In his writings, Murugan criticised such rote learning. One of his recent articles in a leading Tamil daily talked about the rising suicide rates in Namakkal schools. He also wrote how students, denied any kind of entertainment or sports, had devised secret class-room games, especially ‘hand cricket’ using fingers.

Earlier, Murugan had edited a volume where his students talked of their experience of caste in schools.

Not too far away, on the outskirts of the town, a Gandhi ashram still cherishes the memories of Mahatma Gandhi’s visit here in 1925. People remember leaders born locally such as C Rajagopalachari, the former chief minister of the Madras State, E V R Periyar, who wrote against caste, and Congress stalwart and DMK co-founder E V K Sampath.

There have been no leaders of such stature recently. The Namakkal MP is from the AIADMK, while the Tiruchengode MLA is from Vijayakanth’s DMDK, which was earlier an AIADMK ally.

The RSS is a powerful pressure group, as are several other caste-based outfits. If the Kongu Vellala Gounders, the most powerful caste, control the rig industry and finance, the writ of the Senguntha Mudaliyars runs in the textile industries. Murugan belongs to the Kongu Vellala Gounder caste.

Murugan had angered many with the stand he and his students took against communalism, and with some of the discussions against Hindu fringe groups on the campus. The Kongu Nadu Makkal Desiya Katchi, Sengunthar Mahajana Sangam, Arulmigu Ardhanareeswarar Girivala Nala Sangam, Kongu Vellalar Sangam and Morur Kannan Kulam Kongu Nattu Vellalar Sangam were among the organisations who joined the protests against the book.

The threatening calls to Murugan began in the second week of December. The callers accused him of portraying the Kailasanathar temple and its women devotees in a bad light.

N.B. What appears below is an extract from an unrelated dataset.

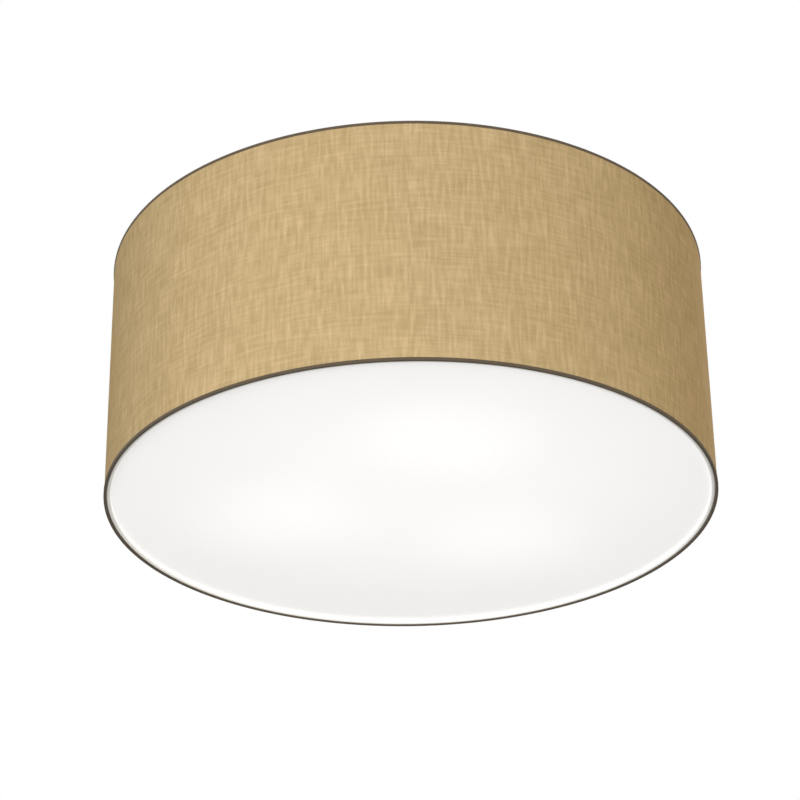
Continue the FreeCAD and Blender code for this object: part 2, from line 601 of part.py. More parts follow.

Namakkal district revenue officer V R Subbulakshmi, who organised a “peace meeting”, says they were “forced” to get Murugan to meet protesters as they wanted to end the agitation.

Within three weeks, succumbing to the pressure, Murugan wrote on his Facebook wall: “Perumal Murugan, the writer is dead. As he is no God, he is not going to resurrect himself… An ordinary teacher, he will live as P. Murugan. Leave him alone.”

The writer, barely known to travel outside Namakkal, has since slipped back into the shadows. He refuses to talk any more about the controversy.

Venkatesh, who is part of the Ardhanareeswara temple administration, calls the whole thing sad. “The problem is that he (Murugan) wrote in a familiar language,” Venkatesh says, noting that classical Tamil books, which few read, talked about such practices too.

Venkatesh also says they had “never heard of the RSS or BJP in the area until this controversy”. “It’s a larger game. After seeing TV and newspaper reports, people here started asking who threatened the writer. Then came up names of organisations we had never heard of. Maybe that’s what they wanted.”

Venkatesh, who has read excerpts of the novel, adds that there was a conscious effort to portray it as against the Kongu Vellala Gounders. “They succeeded as they are politically influential and seven ministers of the state belong to the caste. Murugan was made a victim.”